Dinin anlamını, “iyilik” ve “vicdan” gibi ahlaki değerlerle ölçmüyorlar.
O nedenle kendilerini hem dindar sayıp hem de böylesi bir insanlık dramı karşısında, “empati özürlü” olmayı içlerine, yüreklerine sindirebiliyor.
İnsanın kanını donduran bu ölçüsüz acımasızlık ve duyarsızlık; beni sadece kederli Hilmioğlu ailesi adına değil, toplumun geneli adına da çok endişelendiriyor.
Aydınlar bile ‘kısasa kısas’ diyor
Vicdani katılık bizde öylesine yaygın ki, aydınlar bile bu toplu “vicdan tutulmasından” paylarını alıyor.
Adalet Ağaoğlu gibi büyük bir yazarın yaptığı son açıklamalara bakın!

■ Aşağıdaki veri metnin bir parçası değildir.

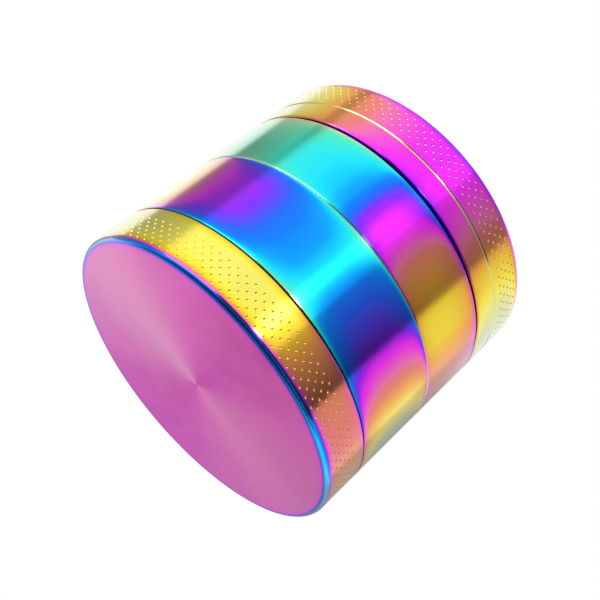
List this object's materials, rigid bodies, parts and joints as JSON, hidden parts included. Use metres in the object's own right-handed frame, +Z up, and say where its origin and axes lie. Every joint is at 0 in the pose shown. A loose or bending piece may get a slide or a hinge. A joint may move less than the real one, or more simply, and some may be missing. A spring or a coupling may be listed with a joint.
{
  "type": "hand grinder",
  "caption": "Round hand grinder of stacked metal sections: toothed lid, grinding chamber, sieve chamber and catcher, rainbow coated.",
  "frame": {"origin": "centre of the catcher's flat underside, which the grinder stands on", "axes": "+Z up along the axis of the four sections, towards the lid; +X and +Y across the axis"},
  "size_m": [0.05, 0.05, 0.044],
  "materials": {
    "coated_zinc_gold": "satin",
    "coated_zinc_blue": "satin",
    "coated_zinc_cyan": "satin",
    "coated_zinc_magenta": "satin",
    "sieve_steel": "satin",
    "ring_steel": "satin",
    "magnet_nickel": "polished",
    "nylon": "matte",
    "scraper_plastic": "satin"
  },
  "bodies": {
    "catcher": {"catcher": "coated_zinc_gold"},
    "scraper": {"scraper": "scraper_plastic"},
    "screen_ring": {"screen_ring": "ring_steel"},
    "sieve_section": {"sieve_chamber": "coated_zinc_blue", "screen": "sieve_steel"},
    "chamber_magnet": {"chamber_magnet": "magnet_nickel"},
    "grinding_section": {"grinding_chamber": "coated_zinc_cyan"},
    "friction_ring": {"friction_ring": "nylon"},
    "lid_section": {"lid": "coated_zinc_magenta", "lid_magnet": "magnet_nickel"}
  },
  "joints": [
    {"name": "scraper_slide", "type": "slide", "parent": "catcher", "child": "scraper", "axis": [0, 1, 0], "range_m": [-0.005, 0.005]},
    {"name": "sieve_rise", "type": "slide", "parent": "catcher", "child": "screen_ring", "axis": [0, 0, 1], "range_m": [0, 0.018]},
    {"name": "sieve_turn", "type": "hinge", "parent": "screen_ring", "child": "sieve_section", "pos_m": [0, 0, 0.0076], "axis": [0, 0, 1], "range_deg": [0, 3240]},
    {"name": "chamber_rise", "type": "slide", "parent": "sieve_section", "child": "chamber_magnet", "axis": [0, 0, 1], "range_m": [0, 0.018]},
    {"name": "chamber_turn", "type": "hinge", "parent": "chamber_magnet", "child": "grinding_section", "pos_m": [0, 0, 0.0217], "axis": [0, 0, 1], "range_deg": [0, 3240]},
    {"name": "lid_turn", "type": "hinge", "parent": "grinding_section", "child": "friction_ring", "pos_m": [0, 0, 0.0332], "axis": [0, 0, 1], "continuous": true},
    {"name": "lid_lift", "type": "slide", "parent": "friction_ring", "child": "lid_section", "axis": [0, 0, 1], "range_m": [0, 0.03]}
  ],
  "couplings": [
    {"joint": "sieve_rise", "follows": "sieve_turn", "m_per_rad": 0.00031831},
    {"joint": "chamber_rise", "follows": "chamber_turn", "m_per_rad": 0.00031831}
  ]
}
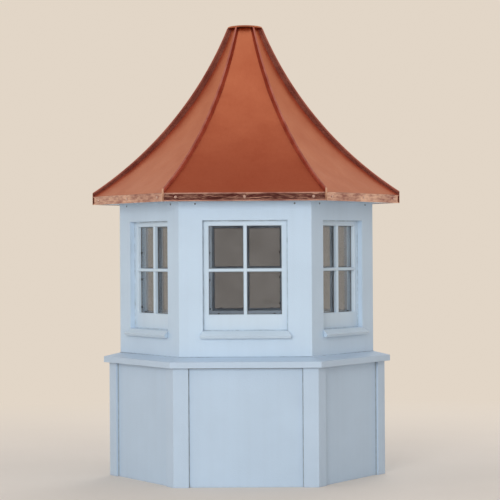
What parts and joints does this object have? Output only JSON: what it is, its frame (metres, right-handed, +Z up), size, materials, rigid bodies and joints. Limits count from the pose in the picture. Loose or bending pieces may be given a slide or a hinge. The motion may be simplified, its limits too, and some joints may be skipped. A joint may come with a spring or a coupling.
{
  "type": "cupola",
  "caption": "Hexagonal roof cupola with a panelled base, windows on every side and a flared copper roof with standing seams.",
  "frame": {"origin": "centre of the base's underside, which is the lowest plane", "axes": "+Z up along the axis through the roof's peak; -Y out of the front face; +X to the right seen from the front, through a corner"},
  "size_m": [1.021, 0.8874, 1.4909],
  "materials": {
    "wall_paint": "satin white cellular board",
    "trim_paint": "satin white cellular board",
    "sash_paint": "semi-gloss white sash",
    "tinted_glass": "grey-bronze tinted sheet",
    "copper_sheet": "satin rolled copper",
    "copper_edge": "folded copper, darker and shinier",
    "deck_board": "bent plywood",
    "rafter_timber": "sawn softwood"
  },
  "bodies": {
    "root": {"base_corner_1": "trim_paint", "base_corner_2": "trim_paint", "base_corner_3": "trim_paint", "base_corner_4": "trim_paint", "base_corner_5": "trim_paint", "base_corner_6": "trim_paint", "base_panel_1": "wall_paint", "base_panel_2": "wall_paint", "base_panel_3": "wall_paint", "base_panel_4": "wall_paint", "base_panel_5": "wall_paint", "base_panel_6": "wall_paint", "base_rail": "trim_paint", "eave_fascia": "copper_edge", "eave_plate": "trim_paint", "hip_rafters": "rafter_timber", "hip_seams": "copper_edge", "peak_block": "rafter_timber", "roof_cap": "copper_sheet", "roof_deck": "deck_board", "roof_panel_1": "copper_sheet", "roof_panel_2": "copper_sheet", "roof_panel_3": "copper_sheet", "roof_panel_4": "copper_sheet", "roof_panel_5": "copper_sheet", "roof_panel_6": "copper_sheet", "wall_1": "wall_paint", "wall_2": "wall_paint", "wall_3": "wall_paint", "wall_4": "wall_paint", "wall_5": "wall_paint", "wall_6": "wall_paint", "window_glass": "tinted_glass", "window_sash_1": "sash_paint", "window_sash_2": "sash_paint", "window_sash_3": "sash_paint", "window_sash_4": "sash_paint", "window_sash_5": "sash_paint", "window_sash_6": "sash_paint", "window_sill_1": "trim_paint", "window_sill_2": "trim_paint", "window_sill_3": "trim_paint", "window_sill_4": "trim_paint", "window_sill_5": "trim_paint", "window_sill_6": "trim_paint"}
  },
  "joints": []
}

“Habertürk”e konuşan Adalet Hanım’ın sözleri, “vicdan kilitlenmesine” en somut örnek: Silivri davalarında mahkeme önünde isyan eden sanık yakınları için bir zamanlar hayranlık duyduğumuz yazar; “Diyarbakır’da, F tipi cezaevlerinde, binlerce insan haksız yere yattı, hâlâ yatanlar var” diyerek konuşuyor ve ekliyor: “Ergenekon olmadan önce onların hanımlarının, kızlarının hiç sesi çıkmadı. Şimdi mahkemede babasını koruyan o genç kız aklıma geliyor. Mahkeme kapısında subay olan babasını savunuyor fakat zamanında darbeden sonra içeri alınan insanlar umurlarında olmamıştı. Şimdi Silivri’nin kapısında ‘Haksızlık!’ diye bağırıyorlar.”
Velev ki böyle. Velev ki bu insanlar geçmişte haksızlıklara gösterilmesi gereken tepkileri göstermediler; bu, bugün onlara yapılan haksızlık ve hukuksuzlukları mazur kılar mı?
Bu tavır ilkel bir göze göz, dişe diş intikamcılığı değilse nedir?
Adalet Ağaoğlu gibi bir kanaat önderine, “madem öyle işte böyle” anlayışına hizmet etmek yakışır mı?
Aydınların görevi her şart ve durumda haksızlık ve hukuksuzluklara karşı çıkmak; öncelikli olarak insanı insan yapan değerleri savunmak ve desteklemek değil mi?
Adalet Ağaoğlu gibi anlı şanlı bir kadın yazar bunu yaparsa, varın gerisini hesap edin.